I know you are miles away in Texax with that sexy accent. 

S.Q. 

Chair 2- Know your Consumer

I just looked down and noticed that the chair levers (on my new chair) come with labels.  I don't think that manufacturers can underestimate the low level of attention creative people give to machanical devices.  We, creative folk, simply do not go around mind-melding with metal and plastics.  For 18 days now, I've been sitting on this chair, pulling at any lever I can reach under the chair adjusting height and forward tilt by trial and error . For the first time today, I actually looked under the chair and noticed (clear as a new email in the in-box), the levers are labled:  tilt, up/down, back, slide.  Groovy man.

It makes me think of all the other things employers don't know about shoppers and consumers.  Take for example, the need for shopping carts and baskets placed around stores.  Impulse purchasers stop inpulsing once their arms get full and they are at the back of the store.  Game over, unless a basket/cart miraculously appears. Same goes for hand baskets.  Game over once you have filled up.  Who wants to go all the way to the front to switch from a basket to a cart.  Eeeek.  It makes you feel guilty that you have overspent.  Don't remind me I'm a compulsive spender.  Ease my spending upgrade, don't thwart me by requiring me to do a 3 minute walk to the front of the store. That's just enough time for the angel in my mind  to lecture me about my saving's plan I just implemented. 

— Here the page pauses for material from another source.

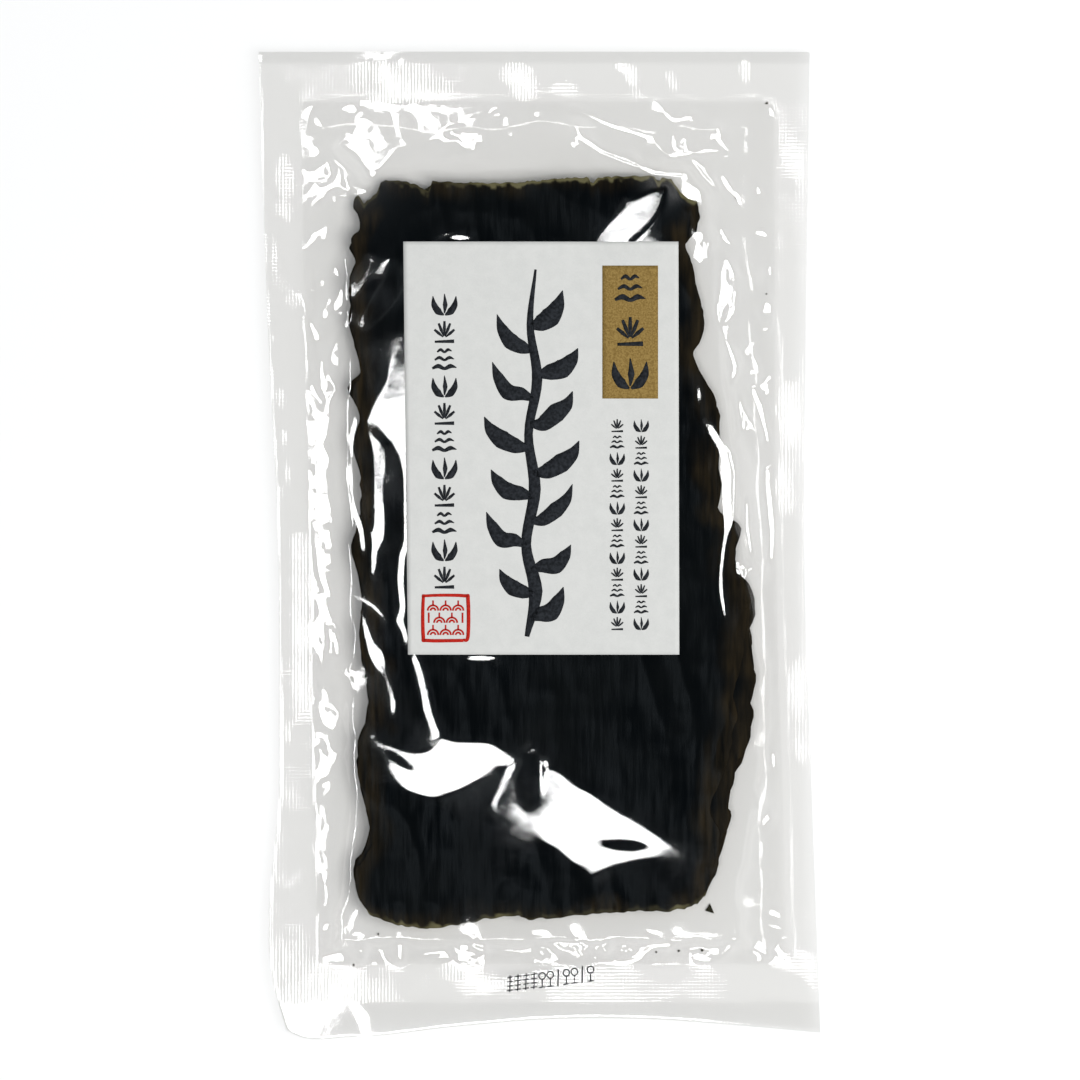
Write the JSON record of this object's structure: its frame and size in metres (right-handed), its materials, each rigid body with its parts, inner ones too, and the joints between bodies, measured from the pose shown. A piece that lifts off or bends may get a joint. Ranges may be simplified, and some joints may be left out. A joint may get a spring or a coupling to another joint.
{
  "type": "pack of dried kelp sheets",
  "caption": "Flat clear heat-sealed pouch filled with a stack of dark dried kelp sheets, with a tall paper label on its front.",
  "frame": {"origin": "middle of the pouch's outline, on its underside", "axes": "+X across the pouch to the reader's right, +Y up the label towards the top seal, +Z out of the front"},
  "size_m": [0.1434, 0.2517, 0.0081],
  "materials": {
    "film": "clear glossy laminate film, embossed along its welds",
    "kelp": "near-black dried seaweed with brown thin edges and olive cut ends, softly sheened",
    "label_paper": "matte fibrous paper with dark, gold and red print",
    "black_ink": "matt black printing ink in a slightly mottled coat",
    "gold_ink": "dull gold printing ink, finely speckled",
    "red_ink": "red seal ink"
  },
  "bodies": {
    "root": {"bag": "film", "label": "label_paper"}
  },
  "joints": []
}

I wish I could remember the title of the  book I read over Christmas.   Something about "How we Shop."  The most fascinating anthropoligcal study on consumerism I have seen.  Probably at the center kiosk at your local Barnes and Noble.  Excellent Read!!!

Chair 1

A few months ago, I responded to an annoying ergo-chair spam message in my in-box.  I got a cheerful response back from in-house counsel Ernie.  Evidently, it wasn't spam as defined by some new law.  He was a charmer, and I'm a sucker for charm.  He got me to agree to blog about his ergonomic chair he was going to send me.  I got my new chair.  All pretty spring green to match my grass-colored walls.  The chair is pretty good. Custom ordered to fit my butt.  The only probem at this point is I'm sure that my ergonomic adjustments are correct.  I sit with one butt cheek on the hump  (imagine a fluffy bicycle seat) and my legs crossed.  I think I needed the foot rest, but I felt too undeserving to ask the nice phone operator to throw in a foot rest as part of the free-stuff deal in exchange for blogging.  I was too cheap to buy myself one.

I think Mr. Ernie over at the Ergo4me company needs to send out a specialist to make sure you are sitting in your chair correctly after arrival. I suspect their team of on-site orthopedist would shudder at what the average civilian does in his or her holistic office chair.

Ernie, come adjust me before I get carpal tunnel sitting in your new chair!!